Not an Overbold Beginning

“It is, perhaps, an overbold beginning, but I will venture to say that with its preaching Christianity stands or falls.” Thus did the Scottish theologian, Peter Taylor Forysth, begin his Lyman Beecher Lectures on Preaching at Yale in 1907.  The book that emerged from those lectures, Positive Preaching and the Modern Mind, for all of its flaws, remains a -- perhaps the -- classic on the theology of the proclaimed Word in Protestantism.

 

What Forsyth does so well in that book are two things.  First, he makes it clear that the direction of the action in preaching is from God to the person in the pew.  Preaching is not a conversation.  Preaching is not a lecture.  Preaching is not primarily the imparting of information.  Rather, preaching brings a word from God to bear upon the people of God who have gathered in His name. 

 

It is only a few years ago that one of the then most influential preachers in North America was recommending a study of stand-up comedians as good preparation for the preaching ministry.  That this comment on its own did not immediately destroy his credibility is an indictment on the state of the church, for it represented a confusion of preaching with (at best) communication and (at worst) entertainment.  Forsyth, by way of contrast,  makes this comment:

 

The Christian preacher is not the successor of the Greek orator, but of the Hebrew prophet. The orator comes with but an inspiration, the prophet comes with a revelation.

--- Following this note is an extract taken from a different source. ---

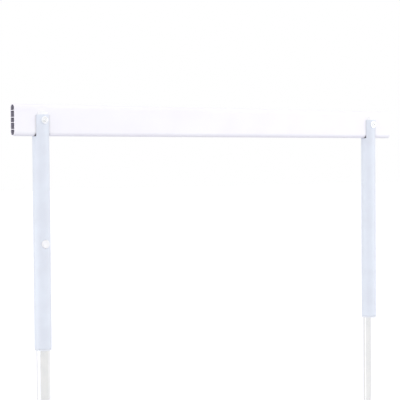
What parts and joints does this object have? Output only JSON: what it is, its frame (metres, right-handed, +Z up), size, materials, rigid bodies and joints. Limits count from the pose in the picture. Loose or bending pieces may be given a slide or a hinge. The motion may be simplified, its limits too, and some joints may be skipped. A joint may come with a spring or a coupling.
{
  "type": "hurdle crossbar",
  "caption": "White chambered plastic hurdle bar bolted into slotted round sleeves, which telescope on bright posts and are held at height by sprung push-button brakes.",
  "frame": {"origin": "on the ground, midway between the lower ends of the two posts, in the plane of the bar's middle", "axes": "+X along the bar to the right as the picture shows it, -Y out of the front face, +Z up"},
  "size_m": [1.18, 0.0589, 0.9144],
  "materials": {
    "bar_plastic": "smooth extruded white plastic, soft gloss",
    "sleeve_paint": "pale lavender-blue powder coat on steel tube",
    "post_zinc": "bright zinc-plated steel tube",
    "white_nylon": "moulded white nylon",
    "washer_nylon": "moulded pale nylon",
    "bright_steel": "bright zinc-plated steel fasteners",
    "spring_steel": "oiled spring wire",
    "brake_rubber": "black brake rubber"
  },
  "bodies": {
    "posts": {"left_post": "post_zinc", "right_post": "post_zinc", "left_post_cap": "white_nylon", "right_post_cap": "white_nylon"},
    "crossbar_frame": {"crossbar": "bar_plastic", "left_sleeve": "sleeve_paint", "right_sleeve": "sleeve_paint", "left_guide_bush": "white_nylon", "right_guide_bush": "white_nylon", "left_front_packer": "white_nylon", "left_rear_packer": "white_nylon", "right_front_packer": "white_nylon", "right_rear_packer": "white_nylon", "left_front_saddle_washer": "washer_nylon", "left_rear_saddle_washer": "washer_nylon", "right_front_saddle_washer": "washer_nylon", "right_rear_saddle_washer": "washer_nylon", "left_bar_bolt": "bright_steel", "right_bar_bolt": "bright_steel", "left_cap_nut": "bright_steel", "right_cap_nut": "bright_steel", "left_spacer": "bright_steel", "right_spacer": "bright_steel", "left_lock_spring": "spring_steel", "right_lock_spring": "spring_steel", "left_lock_glide": "white_nylon", "right_lock_glide": "white_nylon"},
    "left_lock": {"left_lock_button": "white_nylon", "left_lock_shoe": "brake_rubber"},
    "right_lock": {"right_lock_button": "white_nylon", "right_lock_shoe": "brake_rubber"}
  },
  "joints": [
    {"name": "height_slide", "type": "slide", "parent": "posts", "child": "crossbar_frame", "axis": [0, 0, 1], "range_m": [-0.1524, 0.0762]},
    {"name": "left_button_press", "type": "slide", "parent": "crossbar_frame", "child": "left_lock", "axis": [0, 1, 0], "range_m": [0, 0.002], "stiffness_N_per_m": 2200, "springref_m": -0.01, "deforming": ["left_lock_spring"]},
    {"name": "right_button_press", "type": "slide", "parent": "crossbar_frame", "child": "right_lock", "axis": [0, -1, 0], "range_m": [0, 0.002], "stiffness_N_per_m": 2200, "springref_m": -0.01, "deforming": ["right_lock_spring"]}
  ]
}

In so far as the preacher and prophet had an analogue in Greece it was the dramatist, with his urgent sense of life’s guilty tragedy, its inevitable ethic, its unseen moral powers, and their atoning purifying note.

 

The understanding of any task is important to its proper execution.  To see stand-up as analogous to preaching is to misunderstand the task.  It is to fail to see that the message of preaching cannot be accommodated to a flippant medium without loss of a significant part of its substance. Of course, humor can be deployed pedagogically in a sermon; but if the content is supposed to be prophetic, the medium must reflect this at some profound level.

 

The second thing which Forsyth does, and that with a refreshingly cavalier brashness, is dismiss the notion that the preacher should worry overmuch about the tastes and convictions of the world which he is addressing.  As he himself puts it, ‘[t]he preacher has to be sure of a knowledge that creates experience, and does not rise out of it.’   The preacher takes his cue from God’s Word, not from the world around him.  This is the sole basis upon which he can speak with authority, for to do otherwise would doom him to preaching nothing but social work or psychology. By starting with God’s action, with God’s revelation, he speaks for God.   His task is not to improve this world or my experience.  It is to confront this world and my experience with the claims of the God who speaks and acts.

 

With all of the current discussion of how the church should face the challenges of this new era, where sexual politics dominate the landscape and the gap between a Christian ethic and what the world considers ethically plausible is as great as it has ever been and growing greater, the temptation is to panic.  Yet what we now see before us is merely a more accurate representation of what has been true all along: the gods of this age and the God of the Bible are not the same and are indeed opposed to each other as they always have been.  Thus, even as circumstances change, we must not allow ourselves to be mesmerized by this change into thinking the odds are any more insurmountable for the church today than at points in the past.

 

Only the incidentals of our current situation have changed.  The underlying principles remain always the same, and thus  the church’s task remains the same: to declare with a ‘This saith the Lord!’ that this age is passing.  Now is not the time to lose confidence in the very mode of God’s action in this world, nor is it the time to put men in pulpits who lack the conviction, the calling, and the skills for the task.  Now is the time to focus more than ever on the training of those who can speak with authority from the pulpit because they speak with the authority of God himself.

 

It is surely not an overbold beginning for how we might face the current challenges by suggesting that we do so by preaching the Word, in season and out of season.